True to its word, Google provided an update on the root cause for Sunday's large network outage, which it pinned on a server configuration change.
Sunday's outage, which started on the East Coast and lasted more than four hours, impacted social media companies, such as Snapchat, that rely on Google Cloud as well as Google's own services, including YouTube, Gmail, Google Search, G Suite, Google Drive, Nest, and Google Docs.
Benjamin Treynor Sloss, Google's vice president of engineering, explained in a blog post that the configuration change was intended for a small number of servers in a single region.
"The configuration was incorrectly applied to a larger number of servers across several neighboring regions, and it caused those regions to stop using more than half of their available network capacity," according to Treynor Sloss. "The network traffic to/from those regions then tried to fit into the remaining network capacity, but it did not. The network became congested, and our networking systems correctly triaged the traffic overload and dropped larger, less latency-sensitive traffic in order to preserve smaller latency-sensitive traffic flows, much as urgent packages may be couriered by bicycle through even the worst traffic jam."

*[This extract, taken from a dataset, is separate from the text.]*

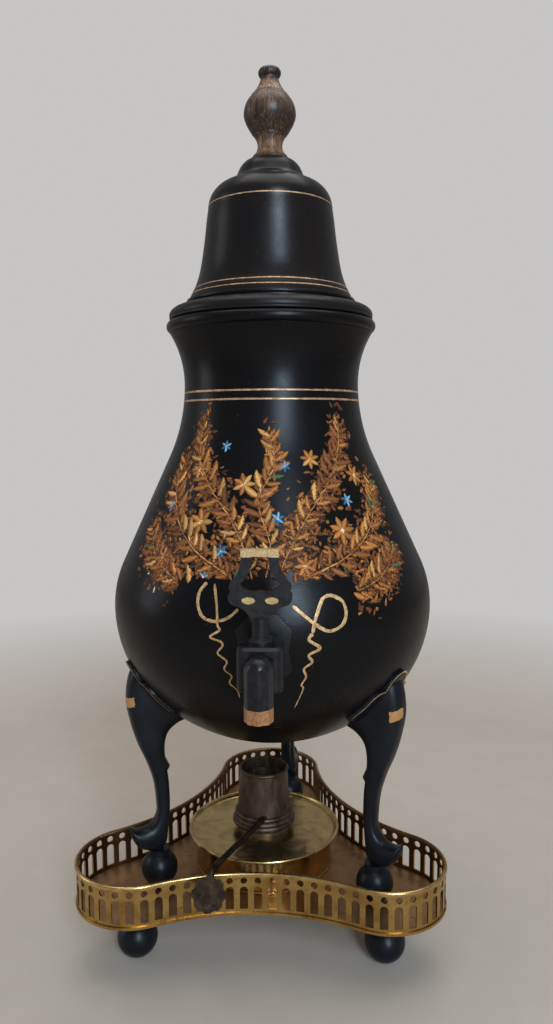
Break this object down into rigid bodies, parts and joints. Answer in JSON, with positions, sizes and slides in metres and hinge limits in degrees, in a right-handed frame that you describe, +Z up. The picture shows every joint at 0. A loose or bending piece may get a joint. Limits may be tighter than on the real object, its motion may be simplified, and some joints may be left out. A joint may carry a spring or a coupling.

While users of the services that fall into the "less latency-sensitive traffic" may not be too pleased with the reasoning for being dropped, Google did make mention of providing information for service level agreements (SLAs) in a Sunday post on its Google Cloud status dashboard. Treynor Sloss didn't provide any additional SLA information in his blog on Monday.
Treynor Sloss said that Google's engineering teams detected the issue within seconds, "but diagnosis and correction took far longer than our target of a few minutes." Google's efforts to fix the issue were hamstrung by the very same network congestion.
"Once alerted, engineering teams quickly identified the cause of the network congestion, but the same network congestion which was creating service degradation also slowed the engineering teams’ ability to restore the correct configurations, prolonging the outage," according to Treynor Sloss. "The Google teams were keenly aware that every minute which passed represented another minute of user impact, and brought on additional help to parallelize restoration efforts."
Google services that require high-bandwidth include YouTube's videos, while Google Search, for example, only saw a short increase in latency.
"Overall, YouTube measured a 10% drop in global views during the incident, while Google Cloud Storage measured a 30% reduction in traffic," according to Treynor Sloss. "Approximately 1% of active Gmail users had problems with their account; while that is a small fraction of users, it still represents millions of users who couldn’t receive or send email. As Gmail users ourselves, we know how disruptive losing an essential tool can be! Finally, low-bandwidth services like Google Search recorded only a short-lived increase in latency as they switched to serving from unaffected regions, then returned to normal."
Treynor Sloss said that Google's engineering teams were conducting a through post-mortem of the outage "to ensure we understand all the contributing factors to both the network capacity loss and the slow restoration.nWe will then have a focused engineering sprint to ensure we have not only fixed the direct cause of the problem, but also guarded against the entire class of issues illustrated by this event," he said.
He apologized for the network outage in his blog post, and said that Google would learn from its mistakes going forward. For Google Cloud customers, the big takeaway should be not to have all of your cloud services centralized with one provider.